The question will at once rise in the minds of the members of the executive committee whether in the light of the disappointment so generally felt with the results of the Carnegie Americanization study as it affected the settlements, we could look for the kind of cooperative and constructive attitude on the part of Mr. Burns which would ensure a just and helpful result. I have gone into this phase of the matter very thoroughly with Mr. Burns. This is not the place for a full discussion of this point; but I am satisfied that the difficulty with regard to the former study was the result of a certain fundamental lack of understanding among the different parties at interest as to the conditions and purposes involved. In any case, I feel sure that a small responsible group of settlement representatives can, in conference with Mr. Burns, satisfy themselves as to the attitude and spirit in which he would undertake this new and far-reaching task. Mr. Burns has said to those calling for the study that he would not undertake it unless, on the basis of such understanding, the continuous cooperation of the National Federation of Settlements could be secured. Mr. Burns would select qualified associates who would be acceptable to the settlement group.
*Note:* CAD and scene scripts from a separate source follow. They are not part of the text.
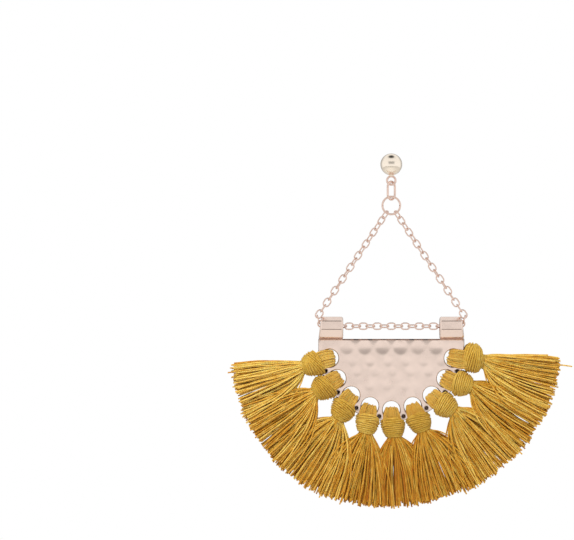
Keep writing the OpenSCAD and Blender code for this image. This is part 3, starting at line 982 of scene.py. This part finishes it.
def ease(low, high, value):
    """A smooth step from 0 at low to 1 at high."""
    x = max(0.0, min(1.0, (value - low) / (high - low)))
    return x * x * (3 - 2 * x)


def fold_point(tassel, section, u, w, stray):
    """Where a thread of the fold lies: u runs across it and w from the rim outwards."""
    angle, pairs, follow = section
    step = min(2, int(w * 3))
    share = w * 3 - step
    a = math.radians(angle)
    inward = max(0.0, -math.cos(a))
    half, away = [between(low, high, share) for low, high in zip(pairs[step], pairs[step + 1])]
    half = half * between(1, tassel.fold_w, inward) - THREAD_D / 2
    away += THREAD_D / 2 * (1 - 2 * w)
    away += (tassel.reach + stray) * w * inward
    z = -RIM_MID - away * math.cos(a)
    if inward > 0.99:
        # Inside the hole the threads have to pass its wall
        half = min(half, math.sqrt(max(0.3, (HOLE_D / 2) ** 2 - z * z)) - THREAD_D / 2 - 0.05)
    x = u * max(0.1, half) - follow * z * math.tan(tassel.lean)
    return Vector((x, -away * math.sin(a), z))


def neck_round(u, w, r, flat, side):
    """Across and behind for a thread in the neck: side is -1 in front and 1 behind."""
    r -= THREAD_D / 2
    return u * r * 0.97, side * flat * r * (0.06 + 0.94 * w) * math.sqrt(1 - (0.93 * u) ** 2)


def skirt_tip(tassel, w, side, tip_u):
    """Where a thread's free end stops: radius, angle, depth and how soon it turns there."""
    rng = tassel.rng
    low = FAN_EDGES[tassel.n - 1]
    high = FAN_EDGES[tassel.n]
    hold = rng.uniform(*HOLD)
    outer = (tassel.n == 1 and tip_u < 0) or (tassel.n == HOLES and tip_u > 0)
    tip_u = (1.0 if outer else SPREAD) * tip_u + rng.gauss(0, 0.12)
    proud = 0.0
    if rng.random() < (OUTER_SPRUNG_SHARE if w > 0.7 else SPRUNG_SHARE):
        tip_u += rng.gauss(0, SPRUNG_SPREAD)
        hold = rng.uniform(*SPRUNG_HOLD)
        proud = 0.2 * w
    least = -1.0 if tassel.n == 1 else -OVERLAP
    most = 1.0 if tassel.n == HOLES else OVERLAP
    if not least < tip_u < most:
        tip_u = max(least, min(most, tip_u)) * rng.uniform(0.8, 1.0)
    angle = (low + high) / 2 + tip_u * (high - low) / 2
    angle += 0.2 * noise.noise(Vector((angle * 0.7, side * 2.0, tassel.n * 3.0)))
    lock = LOCK_L * noise.noise(Vector((angle * 0.9, side * 3.0, tassel.n * 5.0)))
    jag = lock + rng.gauss(0, CUT_L) - (rng.uniform(*SHORT_L) if rng.random() < SHORT_SHARE else 0.0)
    radius = tassel.tip_r + jag - 0.6 * max(0.0, abs(tip_u) - 1)
    deep = tassel.lay + side * (0.15 + proud + SKIRT_HALF_T * max(0.03, w + rng.gauss(0, 0.1)))
    return radius, angle, deep, hold


def skirt_points(tassel, u, w, side, tip):
    """A thread's free end, from the neck's end to its tip."""
    across, y = neck_round(u, w, NECK_R, 1.0, side)
    start_r, start_a = tassel.fan_place(tassel.neck_point(tassel.neck_l, across, y))
    tip_r, tip_a, deep, hold = tip
    seed = Vector((tassel.n * 7.3 + u * 3.1, u * 31.7 + w * 17.1, side * 5.9))
    end = math.exp(-(tip_r - start_r) / hold)
    points = []
    for r in [r for r in SKIRT_RADII if start_r + 0.6 < r < tip_r - 3.2] + [tip_r - 2.4, tip_r]:
        held = (math.exp(-(r - start_r) / hold) - end) / (1 - end)
        share = (r - start_r) / (tip_r - start_r)
        behind = between(y, deep, ease(0, 0.4, share))
        sway = noise.noise_vector(seed + Vector((0, 0, r / SWAY_L))) * SWAY * ease(0, 0.3, share)
        points.append(tassel.fan_point(r, between(tip_a, start_a, held), behind) + sway)
    return points


def fold_thread(tassel, u, w, drift, tips):
    """A whole thread: from its front tip up the neck, round the rim and down to its back tip."""
    halves = {}
    for side, tip in zip((-1, 1), tips):
        twist_u = max(-1.0, min(1.0, u + side * drift + tassel.rng.gauss(0, 0.03)))
        neck = []
        for t, r, flat in (*NECK, (tassel.neck_l - NECK_LAST[0], *NECK_LAST[1:])):
            across, y = neck_round(twist_u, w, r, flat, side)
            neck.append(tassel.neck_point(t, across, y))
        across, y = neck_round(twist_u, w, NECK_R, 1.0, side)
        neck.append(tassel.neck_point(tassel.neck_l, across, y))
        halves[side] = neck + skirt_points(tassel, twist_u, w, side, tip)
    stray = tassel.rng.gauss(0, 0.14)
    fold = [fold_point(tassel, section, u, w, stray) for section in FRONT_FOLD + BACK_FOLD]
    return list(reversed(halves[-1])) + fold + halves[1]


def thread_paths(name, splines, world):
    """Splines in millimetres in a tassel's own frame as one curve in the object's frame."""
    curve = bpy.data.curves.new(name + "_paths", "CURVE")
    curve.dimensions = "3D"
    for points in splines:
        spline = curve.splines.new("POLY")
        spline.points.add(len(points) - 1)
        for spot, p in zip(spline.points, points):
            spot.co = (*(world @ p * MM), 1.0)
    return curve


def lay_threads(tassel, kind, splines, sizes):
    """Sweeps a tassel's threads along their splines as one piece."""
    name = f"tassel_{tassel.n}_{kind}"
    return grow(name, thread_paths(name, splines, tassel.world), THREADS, sizes)


def tassel_threads(tassel):
    """The fold, neck and skirt of one tassel as single threads."""
    rng = tassel.rng
    splines = []
    ends = 2 * FOLDS_DEEP
    order = sorted(range(ends), key=lambda k: (k * 5) % ends + 0.3 * rng.random())
    strays = {side: [s[1:] for s in STRAYS.get(tassel.n, ()) if s[0] == side] for side in (-1, 1)}
    for deep in range(FOLDS_DEEP):
        # Each layer leaves the neck a little beside the others, so the rows close up
        drift = ((deep * 3) % FOLDS_DEEP - FOLDS_DEEP // 2) / FOLDS_DEEP * 2 / FOLDS_WIDE
        for wide in range(FOLDS_WIDE):
            shift = 0.25 if deep % 2 else -0.25
            u = (wide + 0.5 + shift) / FOLDS_WIDE * 2 - 1 + rng.gauss(0, 0.02)
            w = max(0.0, min(1.0, (deep + 0.5) / FOLDS_DEEP + rng.gauss(0, 0.03)))
            tips = []
            for k, side in enumerate((-1, 1)):
                tip_u = (wide + (order[2 * deep + k] + 0.5) / ends) / FOLDS_WIDE * 2 - 1
                tips.append(skirt_tip(tassel, w, side, tip_u))
                outer = wide == (0 if tassel.n == 1 else FOLDS_WIDE - 1)
                if strays[side] and outer and deep >= 2:
                    radius, angle, hold = strays[side].pop()
                    tips[-1] = (radius, angle, tips[-1][2], hold)
            splines.append(fold_thread(tassel, max(-0.98, min(0.98, u)), w, drift, tips))
    piece = lay_threads(
        tassel,
        "threads",
        splines,
        {
            "Thread radius": THREAD_D / 2 * MM,
            "Sides": 6,
            "Points per bend": 2,
            "Seed": tassel.n,
            "Fold light share": 0.6,
            "Painted light": tassel.paler - DEPTH_SHADE / 2,
            "Painted light outwards": DEPTH_SHADE / len(splines),
            "Material": TASSEL_COTTON,
        },
    )
    settle(piece, "cotton", f"tassel_{tassel.n}")


def tassel_binding(tassel):
    """The thread wound round a neck: down it side by side, then back up in a few loose turns."""
    rng = random.Random(900 + tassel.n)
    seed = rng.uniform(0, 50)
    bottom = tassel.neck_l - BIND_D / 2
    full = tassel.bulge_r - 0.3 - BIND_D / 2
    points = []
    for i in range((DOWN_TURNS + UP_TURNS) * TURN_STEPS + 1):
        turn = i / TURN_STEPS
        a = 2 * math.pi * turn
        if turn < DOWN_TURNS:
            share = turn / DOWN_TURNS
            lift = 0.0
            slope = 0.3 * tassel.slant + 0.05 * noise.noise(Vector((seed, turn * 0.3, 0)))
        else:
            share = 1 - (turn - DOWN_TURNS) / UP_TURNS
            lift = RIDE * min(1.0, (turn - DOWN_TURNS) / 2) * (1 - share**3)
            slope = tassel.slant + 0.3 * noise.noise(Vector((seed, turn * 0.45, 5)))
        front_top = tassel.top + 0.15 * noise.noise(Vector((seed, turn * 0.7, 9)))
        t = between(front_top, bottom, share)
        # The turn settles where the neck is as wide as the turn is, so the second pass is exact enough
        for settle_pass in range(2):
            down = max(0.0, min(1.0, (t - tassel.top) / (bottom - tassel.top)))
            wide = between(BIND_END_R + BIND_D / 2, full, math.cos(math.pi / 2 * down**tassel.taper)) + lift
            wide *= 1 - tassel.ball * max(0.0, 1 - down / 0.45) ** 2
            across = wide * math.cos(a)
            y = -wide * between(FLAT, 1.0, ease(0, 0.6, down)) * math.sin(a)
            # In front and behind, the top turns ride up over the rim; at the sides they stay outside it
            side_top = tassel.past_edge(across, 0.12 + BIND_D / 2)
            top = between(side_top, front_top, ease(0.95, 1.9, abs(y)))
            t = between(top, bottom, share)
            t = between(t, between(side_top, bottom, 0.45), tassel.draw * math.cos(a) ** 2)
            t += slope * across * math.sin(math.pi * min(1.0, share + 0.25))
            t = max(top, min(bottom + 0.25, t))
        points.append(tassel.neck_point(t, across + tassel.shift * math.cos(math.pi / 2 * down**2), y))
    piece = lay_threads(
        tassel,
        "binding",
        [points],
        {
            "Thread radius": BIND_D / 2 * MM,
            "Sides": 7,
            "Points per bend": 1,
            "Seed": 70 + tassel.n,
            "Fold light share": 0.0,
            "Painted light": tassel.wound,
            "Painted light outwards": 0.0,
            "Material": BINDING_COTTON,
        },
    )
    settle(piece, "cotton", f"binding_{tassel.n}")


# The studio

# The photograph's scale, its size and where the middle of the ball lies in it
PX_PER_MM = 3.65
FRAME_PX = (574, 540)
BALL_PX = (391.3, 164.4)
CAMERA_AWAY = 1000.0
FLOOR_Z = -200.0
FLOOR_R = 600.0
# The key lamp, in metres and watts
KEY_PLACE = (-0.07, -0.2, 0.13)
KEY_AIM = (0, MID_Y * MM, -0.05)
KEY_SIZE = 0.12
KEY_WATTS = 0.57
# The room that the metal mirrors, from its floor to its ceiling: white all round and dim overhead
ROOM = (
    (0.0, "#fafafa"), (0.49, "#ffffff"), (0.9, "#f8f8f8"),
    (0.952, "#e8e8e8"), (0.98, "#6a6a6a"), (1.0, "#3c3c3c"),
)
# It is dimmer where the camera stands, in front
CAMERA_SIDE = (
    (0.0, "#ffffff"), (0.46, "#ffffff"), (0.5, "#fafafa"), (0.55, "#cacaca"),
    (0.7, "#acacac"), (0.74, "#cccccc"), (0.775, "#ffffff"), (1.0, "#ffffff"),
)
# And it is dimmer behind the object, which draws the outlines of the wires
FAR_SIDE = ((0.0, "#bebebe"), (0.72, "#bebebe"), (0.86, "#ffffff"), (1.0, "#ffffff"))


def camera():
    """A long lens at the photograph's level, beside the object as the frame has it."""
    data = bpy.data.cameras.new("product_camera")
    data.sensor_width = 36
    data.lens = data.sensor_width * CAMERA_AWAY / (FRAME_PX[0] / PX_PER_MM)
    data.clip_start = 0.05
    data.clip_end = 20
    made = add_object("product_camera", data)
    made.location = (
        (FRAME_PX[0] / 2 - BALL_PX[0]) / PX_PER_MM * MM,
        (MID_Y - CAMERA_AWAY) * MM,
        (BALL_PX[1] - FRAME_PX[1] / 2) / PX_PER_MM * MM,
    )
    made.rotation_euler = (math.radians(90), 0, 0)
    bpy.context.scene.camera = made


def key_lamp():
    """A soft square lamp. The metal doesn't mirror it, and shows the white room alone."""
    data = bpy.data.lights.new("key", "AREA")
    data.size = KEY_SIZE
    data.energy = KEY_WATTS
    made = add_object("key", data)
    made.location = KEY_PLACE
    made.rotation_euler = (Vector(KEY_AIM) - Vector(KEY_PLACE)).to_track_quat("-Z", "Y").to_euler()
    made.visible_glossy = False


def studio():
    """A white sweep all round, a soft key from the upper left and a pale floor far below."""
    world = bpy.data.worlds.new("white_studio")
    world.use_nodes = True
    world.node_tree.nodes.clear()
    add = partial(add_node, world.node_tree)
    way = add("ShaderNodeTexCoord").outputs["Generated"]
    parts = add("ShaderNodeSeparateXYZ", {0: way}).outputs
    height = add("ShaderNodeMath", {0: parts["Z"], 1: 0.5, 2: 0.5}, operation="MULTIPLY_ADD")
    aside = add("ShaderNodeMath", {0: parts["X"]}, operation="ABSOLUTE")
    near = add("ShaderNodeMapRange", {"Value": aside, "From Min": 0.62, "From Max": 0.4})
    forward = add("ShaderNodeMath", {0: parts["Y"], 1: 0.0}, operation="LESS_THAN")
    in_front = add("ShaderNodeMath", {0: near, 1: forward}, operation="MULTIPLY")
    behind = add("ShaderNodeMapRange", {"Value": parts["Y"], "From Min": 0.3, "From Max": 0.7})
    room = add("ShaderNodeValToRGB", {"Fac": height})
    set_ramp(room, ROOM)
    for share, stops in ((in_front, CAMERA_SIDE), (behind, FAR_SIDE)):
        shades = add("ShaderNodeValToRGB", {"Fac": height})
        set_ramp(shades, stops)
        room = add(
            "ShaderNodeMix", {0: share, 6: room, 7: shades}, data_type="RGBA", blend_type="MULTIPLY"
        ).outputs[2]
    lit = add("ShaderNodeBackground", {"Color": room})
    # The camera itself sees plain white
    seen = add("ShaderNodeBackground", {"Color": linear("#ffffff")})
    ray = add("ShaderNodeLightPath").outputs["Is Camera Ray"]
    mixed = add("ShaderNodeMixShader", {"Fac": ray, 1: lit, 2: seen})
    add("ShaderNodeOutputWorld", {"Surface": mixed})
    bpy.context.scene.world = world
    bpy.context.scene.view_settings.view_transform = "Standard"
    key_lamp()

    bpy.ops.mesh.primitive_circle_add(
        vertices=96, radius=FLOOR_R * MM, fill_type="NGON", location=(0, 0, FLOOR_Z * MM)
    )
    floor = bpy.context.object
    floor.name = "pale_floor"
    # Matt wall paint: a warm white without gloss
    paint, add_paint = new_material("matt_white_paint")
    finish_material(add_paint, {"Base Color": linear("#eeece8"), "Roughness": 0.9})
    floor.data.materials.append(paint)


camera()
studio()
ear_stud()
oval_link()
jump_ring()
sling_chain()
half_moon_plate()
for number in range(1, HOLES + 1):
    one = Tassel(number)
    tassel_threads(one)
    tassel_binding(one)
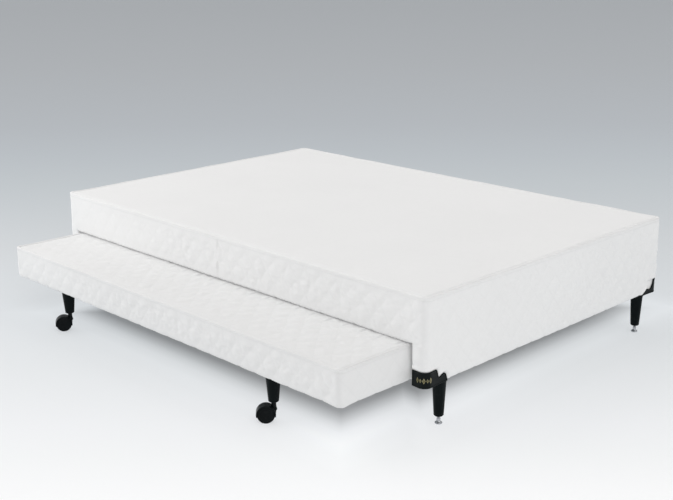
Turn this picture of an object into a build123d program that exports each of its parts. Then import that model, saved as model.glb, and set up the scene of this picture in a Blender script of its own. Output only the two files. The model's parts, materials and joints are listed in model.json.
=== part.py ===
from build123d import *
import math
import os

os.makedirs("parts", exist_ok=True)

# Double box bed base with a pull-out trundle.
# Frame: +Z up, floor at z = 0, +X along the bed, -Y towards the side the
# trundle pulls out of.  The origin is under the centre of the whole object
# with the trundle part-way out.  All lengths in millimetres.

# ---- driving dimensions -------------------------------------------------
LENGTH = 1880.0            # bed length, along X
DEPTH = 1280.0             # bed width, along Y
Y_FRONT = -487.2           # front face of the bed base
Y_BACK = Y_FRONT + DEPTH
UNDERSIDE = 145.0          # bottom edge of the upholstered base
TOP = 420.0                # top of the cover
R_BASE = 20.0              # plan radius of the vertical corners
PULL_OUT = 280.0           # how far the trundle stands out at rest

BORDER = 8.0               # padded, quilted side border
GAP = 0.2                  # clearance between fabric and frame
WALL_IN = 889.0            # half width of the trundle bay
OPEN_TOP = 272.0           # underside of the header over the trundle
SKIN = 3.0                 # hardboard skin
FRAME_T = 36.6             # thickness of the frame timber
BOARD_Z0, BOARD_Z1 = 385.0, 391.0
FOAM_Z1 = 414.0
TAPE_Z0, TAPE_Z1 = 409.0, 419.0

T_HALF = 875.0             # trundle half length, along X
T_DEPTH = 880.0            # trundle width, along Y
T_Y0 = Y_FRONT - PULL_OUT  # trundle front face
T_Y1 = T_Y0 + T_DEPTH
T_Z0, T_Z1 = 150.0, 265.0
R_TRUNDLE = 13.0

LEG_X = 917.6              # bed legs
LEG_INSET = 90.0
LEG_R_TOP, LEG_R_BOT = 21.5, 15.6
LEG_Z0, LEG_Z1 = 25.5, 142.0

GLIDE_R = 11.5             # levelling glide
STUD_R = 4.0

TLEG_X0, TLEG_X1 = -572.0, 561.0   # trundle legs, left and right
TLEG_INSET = 30.0
TLEG_R_TOP, TLEG_R_BOT = 23.0, 16.5
TLEG_Z0 = 67.0

TRAIL = 24.0               # caster: stem axis to axle
WHEEL_R = 27.5
WHEEL_IN, WHEEL_OUT = 4.0, 16.0
HOOD_R, HOOD_RI = 30.3, 28.5
HOOD_HALF = 17.0
AXLE_R = 3.0
STEM_R = 4.0
CASTER_ANGLES = {"fl": 240.0, "fr": 229.0, "bl": 234.0, "br": 222.0}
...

As the matter is one that should be under way as soon as possible, I write to ask you as a member of the Executive Committee:

(1) To give your judgment as to the general desirability and feasibility of such a plan.

(2) To state whether you will approve of the appointment by the president of five persons who, with the president and executive secretary, shall constitute a committee that shall, on the basis of full conference with Mr. Burns, decided whether the National Federation shall approve this project, and if the project is approved by them, to proceed in [cooperation] with the National Bureau, as above outlined, and under such direction as the executive committee shall exercise, to [page 3] work it out.

It would be understood that this committee would appoint [subcommittees] from the general membership of the National Federation to represent special phases of the settlement activity and outlook.

Any expense incurred by the National Federation in formulating and carrying out its part of this plan would be covered in the budget of the plan.

Mr. Kennedy agrees with me in believing that this undertaking may be the means of bringing the settlements into a whole new stage of influence and resource.